October 7, 2010

Waiting for “Waiting for Superman”



A guest post by Joe Donovan, Donovan Group, LLC

In 2000, I was an aide to a U.S. Senator and played a very minor role drafting an important bill, the Reauthorization of the Elementary and Secondary Education Act. However, the bill I was working on went nowhere. A bipartisan group moved very quickly on another reauthorization bill, one with a catchier name: No Child Left Behind.

By the time the law was passed and signed, I was no longer working for that senator. Instead, I was working at our state’s Department of Education, where my work, along with that of my colleagues, would entail implementing NCLB.

I remember pouring through the text of the bill and being astonished by the new requirements that would be put on states and school districts as a result of it. I said to my wife, who does not work in education, “Everything will change as a result of this new law.”

My wife’s response was very interesting and I remember it as if it were yesterday. “’Everything is not going to change in education," she said. "Kids will still come to places called schools, learn from people called teachers and bring home backpacks filled with stuff called homework.”

My wife was right. To most people, schools did not fundamentally change as a result of NCLB, just as they did not fundamentally change as a result of other school reforms after the release of the watershed 1983 report on education, A Nation at Risk. In large part, education has not changed because people have not wanted it to change.

The reason for this is simple: the idea of what school “is” is so much a part of our culture that changing education is tantamount to changing people’s minds about what a school should be.

Now, here is the kicker… Those on the outside, like my wife, are okay with the fact that education has not changed fundamentally. The familiar is comforting. My wife knows the system, she knows what it means to be in fourth grade and she likes it when our kids are assigned to work with flashcards because that's what she did when she was a child.

Education leaders, those whose life’s mission is to innovate the system, see caring parents like my wife as maddening because they are not pushing for innovation. My wife and those like her are not against innovation or continuous improvement. However, “school reform,” in their minds, means tinkering around the edges of a system that already works.
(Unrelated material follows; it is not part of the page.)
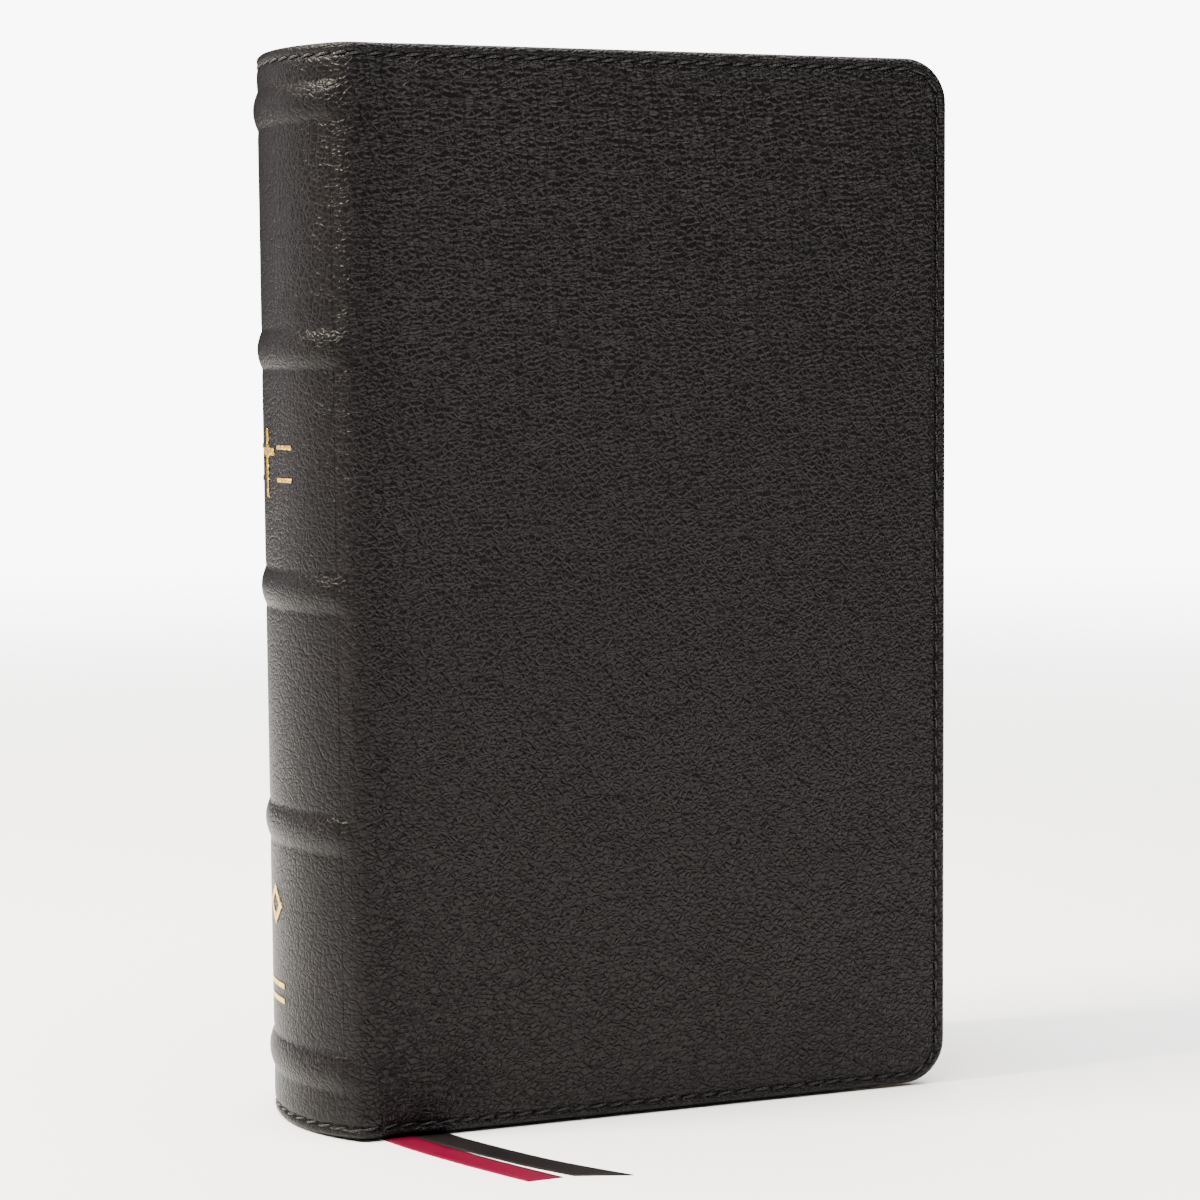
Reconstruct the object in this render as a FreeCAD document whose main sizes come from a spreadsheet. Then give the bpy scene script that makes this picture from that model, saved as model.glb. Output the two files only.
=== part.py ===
import FreeCAD, Part
import math
import os
import Sketcher

# A leather-bound bible that stands on its tail: its spine is towards -X, its fore-edge towards +X,
# its front cover towards -Y and its head up. The origin is under the middle of the closed book.
# Both covers turn about the outer edge of their joint, and the leaf groups between them fan out
# about the same two lines.

V = FreeCAD.Vector
doc = FreeCAD.newDocument("bible")
sheet = doc.addObject("Spreadsheet::Sheet", "Sizes")

SIZES = [
    ("book_height", 225, "tail to head, over the covers"),
    ("book_width", 146, "fore-edge of the covers to the crest of the raised bands"),
    ("book_thickness", 53, "front face to back face"),
    ("spine_rise", 11.1, "how far the rounded spine stands out behind the joints"),
    ("leather_thickness", 0.9, "cover leather"),
    ("board_thickness", 1.4, "cover board"),
    ("lining_thickness", 0.4, "lining inside each cover, and the leather turned in round it"),
    ("cover_corner", 9.5, "radius of a cover's two outer corners"),
    ("board_margin", 0.9, "board edge to cover edge, the leather that wraps it"),
    ("board_setback", 15, "joint to the board, the soft hinge of the cover"),
    ("turn_in", 12, "width of the leather turned in round the lining"),
    ("lining_setback", 2, "joint to the edge of the lining"),
    ("groove_centre", 9, "joint to the middle of the shallow groove beside the board"),
    ("groove_width", 13, "width of that groove"),
    ("groove_depth", 0.7, "depth of that groove"),
    ("front_lift", 0.5, "room under the front cover, where the ribbons come out"),
    ("hinge_gap", 0.35, "spine pieces to the line that the covers and leaves turn about"),
    ("cover_gap", 0.3, "cover to flyleaf"),
    ("flyleaf_thickness", 0.4, "front or back flyleaf with its endpaper"),
    ("leaf_gap", 0.25, "between two leaf groups that turn"),
    ("page_square", 3.5, "cover edge to leaf edge, at head, tail and fore-edge"),
    ("page_corner", 7, "radius of the leaves' outer corners"),
    ("signatures", 20, "folded sections in the text block"),
    ("stiffener_thickness", 0.8, "card that shapes the spine"),
    ("kraft_thickness", 0.4, "paper lining on the back of the block"),
    ("mull_thickness", 0.4, "glued gauze on the back of the block"),
    ("band_rise", 0.9, "raised band above the spine"),
    ("band_width", 6.6, "raised band at the spine's surface"),
    ("band_setback", 2, "end of a raised band to the end of the spine leather"),
    ("band_first", 13.9, "height of the lowest raised band"),
    ("band_pitch", 49.9, "from one raised band to the next"),
    ("thread_inset", 2.3, "cover edge to the middle of the stitch line"),
    ("thread_width", 0.6, "stitch line"),
    ("thread_depth", 0.3, "how deep the stitches are drawn into the leather"),
    ("thread_setback", 1, "joint to the end of each stitch line"),
    ("sewing_width", 0.9, "sewing thread across the backs of the sections"),
    ("headband_height", 2.2, "head band and tail band"),
    ("headband_depth", 2, "head band and tail band, towards the leaves"),
    ("foil_thickness", 0.1, "gold foil on the spine"),
    ("cross_height_z", 140, "middle of the foil cross"),
    ("cross_length", 14.4, "foil cross, upright"),
    ("cross_span", 9, "foil cross, arm"),
    ("cross_stroke", 1.6, "foil cross, width of a bar"),
    ("line_length", 6, "foil line beside the cross"),
    ("line_stroke", 0.9, "foil line, height"),
    ("line_spread", 3.4, "foil lines, above and below the middle of the cross"),
    ("line_offset", 9.2, "foil lines, middle of the spine to the middle of a line"),
    ("lozenge_height_z", 46.4, "middle of the foil lozenge"),
    ("lozenge_side", 6.2, "foil lozenge, side"),
    ("lozenge_hole", 3.6, "foil lozenge, side of its opening"),
    ("rule_height_z", 27.8, "middle of the two foil rules"),
    ("rule_length", 10, "foil rule"),
    ("rule_stroke", 1.1, "foil rule, height"),
    ("rule_spread", 1.6, "foil rules, above and below their middle"),
    ("ribbon_width", 6.4, "marker ribbon"),
    ("ribbon_thickness", 0.2, "marker ribbon"),
    ("ribbon_gap", 0.5, "ribbon to the leaves in front of it"),
]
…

The idea that “schools work” is central to how most people make sense of the US education system. We can see in our research that most people like their kids’ schools. Even people who do not have a strong connection to the schools in their community because they do not have school-aged children believe that their schools are generally doing a pretty good job.
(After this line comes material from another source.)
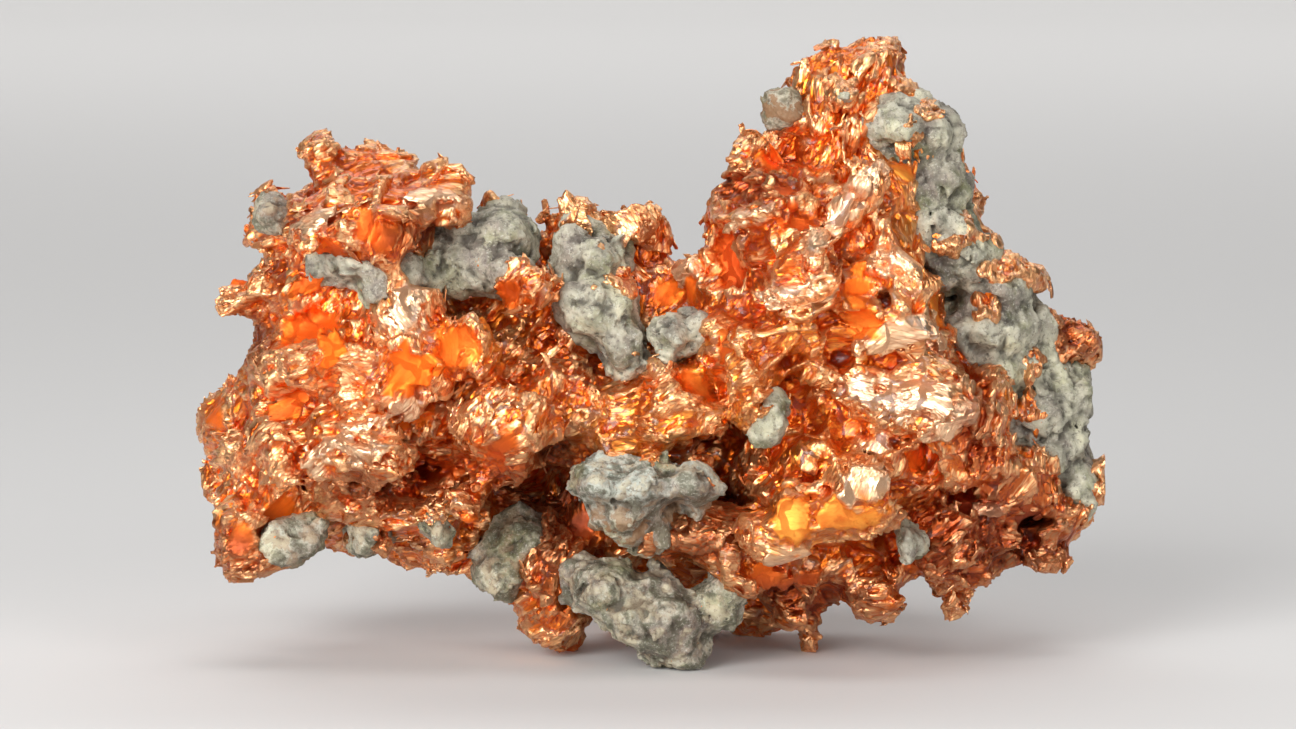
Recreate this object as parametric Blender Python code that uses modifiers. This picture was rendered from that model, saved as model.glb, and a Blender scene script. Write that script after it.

However, my wife’s perceptions, and the perceptions of parents and community members around the country, are likely about to change.

“Waiting for Superman,” the new film from director and producer Davis Guggenheim, is a powerful one that will shake the public’s perceptions about America’s public schools. As with any good film, it presents some people as villains, others as saints and mostly points to ways in which the system should and could be fixed if only we, as educational leaders, were paying close enough attention to the problems.

The challenge for educators is to not be caught flatfooted. The ideas presented in the film are not new; they are things that education leaders have been working on for years. With this in mind, we in education should see the film as a blessing, one that will create new advocates for our efforts and a public that embraces change.

As educators, we must work to focus the public on efforts underway to improve the system and get people to understand that we need them to become engaged and stay engaged.

The most important thing we need to do is to ensure that we do not lose the faith of the public. Nothing will do that more quickly than speaking of these issues as if they are only theoretical or far off. The film will create a level of urgency with which we are not familiar in education, and we need to be ready to speak of the issues that we have been wrestling with for years. Most importantly, we must do so with the same passion as the scores of the newly converted, including, by the way, my wife.